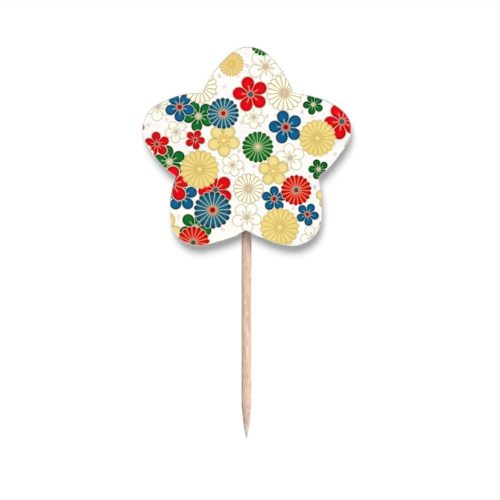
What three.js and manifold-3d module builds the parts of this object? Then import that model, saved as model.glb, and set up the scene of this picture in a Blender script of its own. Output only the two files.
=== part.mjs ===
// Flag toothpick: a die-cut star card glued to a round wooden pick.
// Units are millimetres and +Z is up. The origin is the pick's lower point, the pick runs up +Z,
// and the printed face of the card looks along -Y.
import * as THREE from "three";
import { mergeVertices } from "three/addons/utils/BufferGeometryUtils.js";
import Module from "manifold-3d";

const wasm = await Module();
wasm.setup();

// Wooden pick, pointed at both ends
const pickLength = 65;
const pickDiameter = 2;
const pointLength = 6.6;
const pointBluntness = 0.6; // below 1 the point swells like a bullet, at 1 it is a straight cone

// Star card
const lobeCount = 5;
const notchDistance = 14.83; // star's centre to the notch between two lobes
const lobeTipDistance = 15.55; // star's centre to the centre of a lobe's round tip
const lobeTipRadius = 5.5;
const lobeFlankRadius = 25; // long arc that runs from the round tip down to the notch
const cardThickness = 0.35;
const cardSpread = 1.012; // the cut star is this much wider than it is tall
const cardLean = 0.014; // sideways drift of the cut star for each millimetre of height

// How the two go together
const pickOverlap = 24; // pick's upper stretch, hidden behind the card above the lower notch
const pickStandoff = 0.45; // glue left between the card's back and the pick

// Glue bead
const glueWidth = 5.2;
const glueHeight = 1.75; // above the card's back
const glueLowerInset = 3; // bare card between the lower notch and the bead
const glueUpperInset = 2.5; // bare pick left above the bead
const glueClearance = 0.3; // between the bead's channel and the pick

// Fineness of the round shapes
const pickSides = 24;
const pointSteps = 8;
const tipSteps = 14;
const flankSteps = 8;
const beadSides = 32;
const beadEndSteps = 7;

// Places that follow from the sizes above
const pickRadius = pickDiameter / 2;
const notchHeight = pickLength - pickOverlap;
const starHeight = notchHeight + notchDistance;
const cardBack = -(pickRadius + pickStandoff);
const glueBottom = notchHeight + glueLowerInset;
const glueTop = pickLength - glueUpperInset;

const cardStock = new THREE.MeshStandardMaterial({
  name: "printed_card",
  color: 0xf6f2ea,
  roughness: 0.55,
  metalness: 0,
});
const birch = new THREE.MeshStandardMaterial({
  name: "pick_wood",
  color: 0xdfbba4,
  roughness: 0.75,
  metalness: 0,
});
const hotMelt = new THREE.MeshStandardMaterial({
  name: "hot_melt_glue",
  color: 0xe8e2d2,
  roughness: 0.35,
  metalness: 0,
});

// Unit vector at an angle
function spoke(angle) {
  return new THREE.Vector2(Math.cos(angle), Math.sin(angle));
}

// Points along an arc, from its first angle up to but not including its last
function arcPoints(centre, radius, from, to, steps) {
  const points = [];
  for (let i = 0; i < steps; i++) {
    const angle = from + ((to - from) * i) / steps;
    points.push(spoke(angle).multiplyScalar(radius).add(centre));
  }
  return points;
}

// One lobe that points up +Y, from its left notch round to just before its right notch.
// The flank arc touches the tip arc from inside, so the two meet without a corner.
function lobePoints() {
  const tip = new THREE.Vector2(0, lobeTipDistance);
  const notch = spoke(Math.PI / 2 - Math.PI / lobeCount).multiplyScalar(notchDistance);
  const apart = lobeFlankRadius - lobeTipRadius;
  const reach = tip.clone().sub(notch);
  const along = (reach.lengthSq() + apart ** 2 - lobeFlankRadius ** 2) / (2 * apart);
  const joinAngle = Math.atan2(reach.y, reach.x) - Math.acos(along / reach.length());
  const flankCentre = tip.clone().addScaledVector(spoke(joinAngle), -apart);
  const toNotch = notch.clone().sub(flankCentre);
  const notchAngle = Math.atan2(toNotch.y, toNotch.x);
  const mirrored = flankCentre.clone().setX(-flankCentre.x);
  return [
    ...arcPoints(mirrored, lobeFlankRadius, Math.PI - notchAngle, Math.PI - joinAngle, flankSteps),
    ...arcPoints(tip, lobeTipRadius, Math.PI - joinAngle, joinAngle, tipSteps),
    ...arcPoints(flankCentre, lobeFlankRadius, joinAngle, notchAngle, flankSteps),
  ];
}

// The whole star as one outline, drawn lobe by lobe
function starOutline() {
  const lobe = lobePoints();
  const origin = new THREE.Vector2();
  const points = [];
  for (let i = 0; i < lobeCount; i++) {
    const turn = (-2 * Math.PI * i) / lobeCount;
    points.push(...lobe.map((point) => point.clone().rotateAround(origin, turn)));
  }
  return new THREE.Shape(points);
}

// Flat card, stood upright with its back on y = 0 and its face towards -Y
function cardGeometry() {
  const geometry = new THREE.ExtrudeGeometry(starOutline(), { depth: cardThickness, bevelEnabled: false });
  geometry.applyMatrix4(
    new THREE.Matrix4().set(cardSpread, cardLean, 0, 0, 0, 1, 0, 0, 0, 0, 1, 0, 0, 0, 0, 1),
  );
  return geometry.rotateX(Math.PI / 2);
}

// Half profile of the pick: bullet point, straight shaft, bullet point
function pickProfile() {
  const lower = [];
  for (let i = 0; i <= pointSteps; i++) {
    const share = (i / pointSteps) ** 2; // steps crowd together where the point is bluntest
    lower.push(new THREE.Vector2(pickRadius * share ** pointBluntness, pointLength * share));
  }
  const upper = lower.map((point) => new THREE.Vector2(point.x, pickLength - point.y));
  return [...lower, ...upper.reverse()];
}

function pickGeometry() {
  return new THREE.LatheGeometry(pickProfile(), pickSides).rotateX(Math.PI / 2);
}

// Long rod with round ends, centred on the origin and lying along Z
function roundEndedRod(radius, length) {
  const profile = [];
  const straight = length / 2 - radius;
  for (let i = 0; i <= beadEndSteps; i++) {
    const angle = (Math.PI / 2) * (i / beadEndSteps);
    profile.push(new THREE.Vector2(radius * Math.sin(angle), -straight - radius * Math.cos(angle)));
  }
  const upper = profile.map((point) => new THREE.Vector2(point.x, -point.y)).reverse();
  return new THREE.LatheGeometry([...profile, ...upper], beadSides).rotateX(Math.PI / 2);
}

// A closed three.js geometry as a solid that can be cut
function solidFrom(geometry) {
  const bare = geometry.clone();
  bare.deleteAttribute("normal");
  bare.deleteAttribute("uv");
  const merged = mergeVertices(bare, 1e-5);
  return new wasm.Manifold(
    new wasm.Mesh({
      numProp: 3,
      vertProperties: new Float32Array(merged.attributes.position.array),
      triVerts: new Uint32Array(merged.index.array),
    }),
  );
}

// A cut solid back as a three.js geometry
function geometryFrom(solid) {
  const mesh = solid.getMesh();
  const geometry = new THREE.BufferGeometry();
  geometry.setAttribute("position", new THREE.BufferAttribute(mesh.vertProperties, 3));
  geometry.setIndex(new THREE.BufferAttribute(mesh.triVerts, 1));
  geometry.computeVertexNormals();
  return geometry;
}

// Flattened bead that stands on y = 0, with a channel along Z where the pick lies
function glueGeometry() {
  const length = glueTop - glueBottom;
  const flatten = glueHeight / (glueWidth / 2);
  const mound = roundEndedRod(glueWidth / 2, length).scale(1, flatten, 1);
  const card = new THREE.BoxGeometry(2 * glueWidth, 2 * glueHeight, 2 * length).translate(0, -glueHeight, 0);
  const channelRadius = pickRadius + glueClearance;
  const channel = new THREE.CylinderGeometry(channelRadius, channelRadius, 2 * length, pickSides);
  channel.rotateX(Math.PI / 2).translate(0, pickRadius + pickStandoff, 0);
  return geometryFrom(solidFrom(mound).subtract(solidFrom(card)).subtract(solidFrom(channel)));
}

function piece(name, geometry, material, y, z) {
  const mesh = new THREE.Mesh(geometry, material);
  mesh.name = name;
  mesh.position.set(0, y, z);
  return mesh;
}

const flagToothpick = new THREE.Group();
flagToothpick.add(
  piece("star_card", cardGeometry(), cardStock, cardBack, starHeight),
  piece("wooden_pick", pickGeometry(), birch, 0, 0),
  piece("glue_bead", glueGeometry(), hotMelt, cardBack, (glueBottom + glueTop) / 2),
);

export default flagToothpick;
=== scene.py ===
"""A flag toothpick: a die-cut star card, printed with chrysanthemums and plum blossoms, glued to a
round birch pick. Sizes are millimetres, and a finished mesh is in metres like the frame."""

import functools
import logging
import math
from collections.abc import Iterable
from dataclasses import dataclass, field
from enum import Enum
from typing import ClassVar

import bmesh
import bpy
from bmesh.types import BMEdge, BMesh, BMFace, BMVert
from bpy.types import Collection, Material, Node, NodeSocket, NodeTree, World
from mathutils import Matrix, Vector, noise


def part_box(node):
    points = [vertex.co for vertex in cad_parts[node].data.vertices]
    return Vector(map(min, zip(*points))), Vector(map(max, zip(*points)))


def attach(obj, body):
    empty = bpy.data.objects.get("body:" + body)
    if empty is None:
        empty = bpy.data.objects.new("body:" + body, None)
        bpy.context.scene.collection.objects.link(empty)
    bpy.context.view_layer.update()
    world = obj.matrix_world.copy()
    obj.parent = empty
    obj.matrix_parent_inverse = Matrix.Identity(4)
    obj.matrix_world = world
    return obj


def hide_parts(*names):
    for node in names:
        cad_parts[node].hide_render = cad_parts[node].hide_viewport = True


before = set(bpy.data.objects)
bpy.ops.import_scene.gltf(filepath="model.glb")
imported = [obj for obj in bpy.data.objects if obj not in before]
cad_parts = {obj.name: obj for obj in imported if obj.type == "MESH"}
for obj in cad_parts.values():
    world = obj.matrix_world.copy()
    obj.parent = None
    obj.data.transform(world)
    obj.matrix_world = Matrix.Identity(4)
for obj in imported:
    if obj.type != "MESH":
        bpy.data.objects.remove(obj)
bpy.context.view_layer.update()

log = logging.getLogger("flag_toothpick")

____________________

**WORK REQUIRED**.
Return every line containing "Identity".

**RESPONSE BELOW**.
    obj.matrix_parent_inverse = Matrix.Identity(4)
    obj.matrix_world = Matrix.Identity(4)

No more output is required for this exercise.